• **Set exercise**
Extract, unchanged, each line of the listing below from its first line through the line that contains "the painted covers", inclusive, and nothing else.
+++ Available data
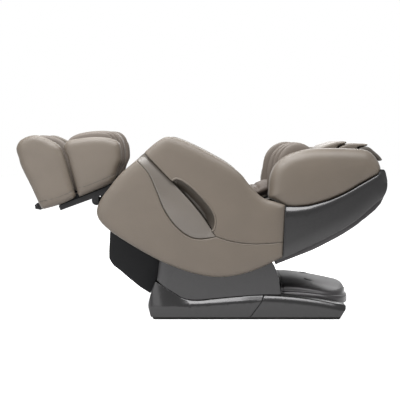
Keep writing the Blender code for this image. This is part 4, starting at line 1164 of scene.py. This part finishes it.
# ---------------------------------------------------------------- backrest covers
class CHAIR_OT_back_covers(bpy.types.Operator):
    """Moulds the painted covers at the sides of the back and its rear shell"""

    bl_idname = "chair.back_covers"
    bl_label = "Back covers"

    CHAMFER_FRONT, CHAMFER_REAR, CHAMFER_LEAN = 0.032, 0.012, 0.60
    COVER_FROM, COVER_RUN = 0.42, 0.46
    BOW, BOW_FROM, BOW_RUN = 0.012, 0.56, 0.36  # how the cover turns in towards the head end
    LIP_OUT, LIP_IN = 0.3337, 0.300

    def execute(self, context):
        ring = spaced(curve_through(SIDE_COVER, (0, 9, 10, 24, 27), 5), 0.007)
        top = open_curve(SIDE_COVER[:10])
        bottom = open_curve(SIDE_COVER[13:24])

        def outer(points, edge):
            back = np.clip((points[:, 0] - self.COVER_FROM) / self.COVER_RUN, 0, 1)
            width = (self.CHAMFER_FRONT
                     + (self.CHAMFER_REAR - self.CHAMFER_FRONT) * np.minimum(back * 1.8, 1))
            turned = self.BOW * np.clip((points[:, 0] - self.BOW_FROM) / self.BOW_RUN, 0, 1) ** 2
            return np.maximum(
                SIDE_COVER_OUT - chamfered(reach(points, top), width, self.CHAMFER_LEAN)
                - rounded(reach(points, bottom), 0.060, 0.0075)
                - rounded(edge, 0.004, 0.003) - turned, SIDE_COVER_IN + 0.004)

        for name, side in SIDES:
            settle(skin(f"side_cover_{name}_moulding", ring, outer, level(SIDE_COVER_IN), side,
                        "dark_silver", 0.012, 35, BANDS + (0.044,)), "back", "dark_silver",
                   f"side_cover_{name}")
            self.lip(name, side)
        refined("rear_shell", 0.002, 40)
        return {"FINISHED"}

    def lip(self, name, side):
        """The rear shell's moulded lip, which shows below the side cover."""
        ring = spaced(curve_through(SHELL_LIP, (0, 9), 5), 0.006)
        lower = open_curve(SHELL_LIP[9:], 4)

        def outer(points, edge):
            return (self.LIP_OUT - chamfered(reach(points, lower), 0.010, 0.35)
                    - rounded(edge, 0.003, 0.002))

        settle(skin(f"shell_lip_{name}", ring, outer, level(self.LIP_IN), side,
                    "rear_shell_grey", 0.008, 40, BANDS[:6]), "back", "rear_shell_grey")


# ---------------------------------------------------------------- base
SKID_LEAN = 0.73  # how far the upper facet leans in for each metre that it rises
LEAN_MOST = 0.0172
TOE_X, HEEL_X = -0.252, 0.726


def front_skid_face(points, edge):
    """Upright below the crease. Above it a facet, which leans in more away from the toe."""
    crease, top = np.array(FRONT_CREASE), np.array(FRONT_TOP)
    x, z = points[:, 0], points[:, 1]
    low = np.interp(x, crease[:, 0], crease[:, 1])
    tall = np.maximum(np.interp(x, top[:, 0], top[:, 1]) - low, 0.004)
    share = np.clip((z - low) / tall, 0, 1)
    lean = np.minimum(SKID_LEAN * tall, LEAN_MOST)
    toe = rounded(np.maximum(x - TOE_X, 0), 0.075, 0.024)
    return SKID_OUT - lean * share - toe - rounded(edge, 0.0035, 0.003)


def rear_skid_face(points, edge):
    """Upright, with a broad rounding under its upper edge that runs out round the rear."""
    top = np.array(REAR_TOP)
    drop = np.maximum(np.interp(points[:, 0], top[:, 0], top[:, 1]) - points[:, 1], 0)
    heel = rounded(np.maximum(HEEL_X - points[:, 0], 0), 0.070, 0.022)
    return (SKID_OUT - chamfered(drop, 0.020, SKID_LEAN) - heel
            - rounded(edge, 0.0035, 0.003))


# The column's front edge, as x at some heights, and how far its face turns in at the rear.
COLUMN_FRONT = (-0.214, -0.200, -0.110), (0.188, 0.30, 0.405)
COLUMN_TURN, TURN_FROM, TURN_RUN = 0.006, 0.20, 0.20


def column_face(points, edge):
    """The shroud turns in along its front edge and, a little, towards its rear."""
    x, z = points[:, 0], points[:, 1]
    at, heights = COLUMN_FRONT
    front = rounded(np.maximum(x - np.interp(z, heights, at), 0), 0.060, 0.016)
    rear = COLUMN_TURN * np.clip((x - TURN_FROM) / TURN_RUN, 0, 1) ** 2
    return COLUMN_OUT - front - rear - rounded(edge, 0.003, 0.003)


DECK_FOOT, DECK_TOP = 0.0546, 0.1825
DOME, DOME_HALF = 0.036, 0.24  # how far the deck falls to each side, and over what distance
SLOPE, SLOPE_FROM, SLOPE_RUN = 0.055, 0.470, 0.300  # how far it falls to the rear, and where
DECK_LEDGE = ((0.40, 0.123), (0.504, 0.1195), (0.605, 0.1100), (0.706, 0.0955), (0.775, 0.0860))


def deck_point(x, across, share, wall):
    """A place at a share of the height: up to 1 below the ledge, up to 2 below the top."""
    fall = DOME * (abs(across) / DOME_HALF) ** 2.2
    top = DECK_TOP - SLOPE * max(0.0, (x - SLOPE_FROM) / SLOPE_RUN) ** 1.3 - fall - wall
    ledge = float(np.interp(x, *zip(*DECK_LEDGE)))
    if share <= 1:
        return (x, across, DECK_FOOT + (ledge - DECK_FOOT) * share)
    return (x, across, ledge + (top - ledge) * min(share - 1, 1.0))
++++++
• **Task result**
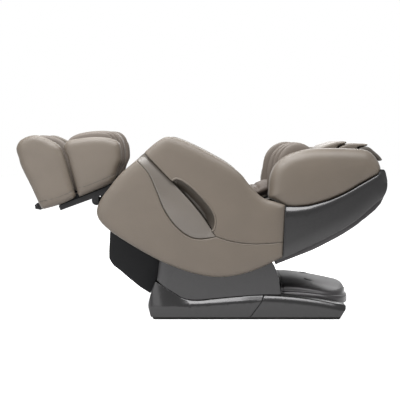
Keep writing the Blender code for this image. This is part 4, starting at line 1164 of scene.py. This part finishes it.
# ---------------------------------------------------------------- backrest covers
class CHAIR_OT_back_covers(bpy.types.Operator):
    """Moulds the painted covers at the sides of the back and its rear shell"""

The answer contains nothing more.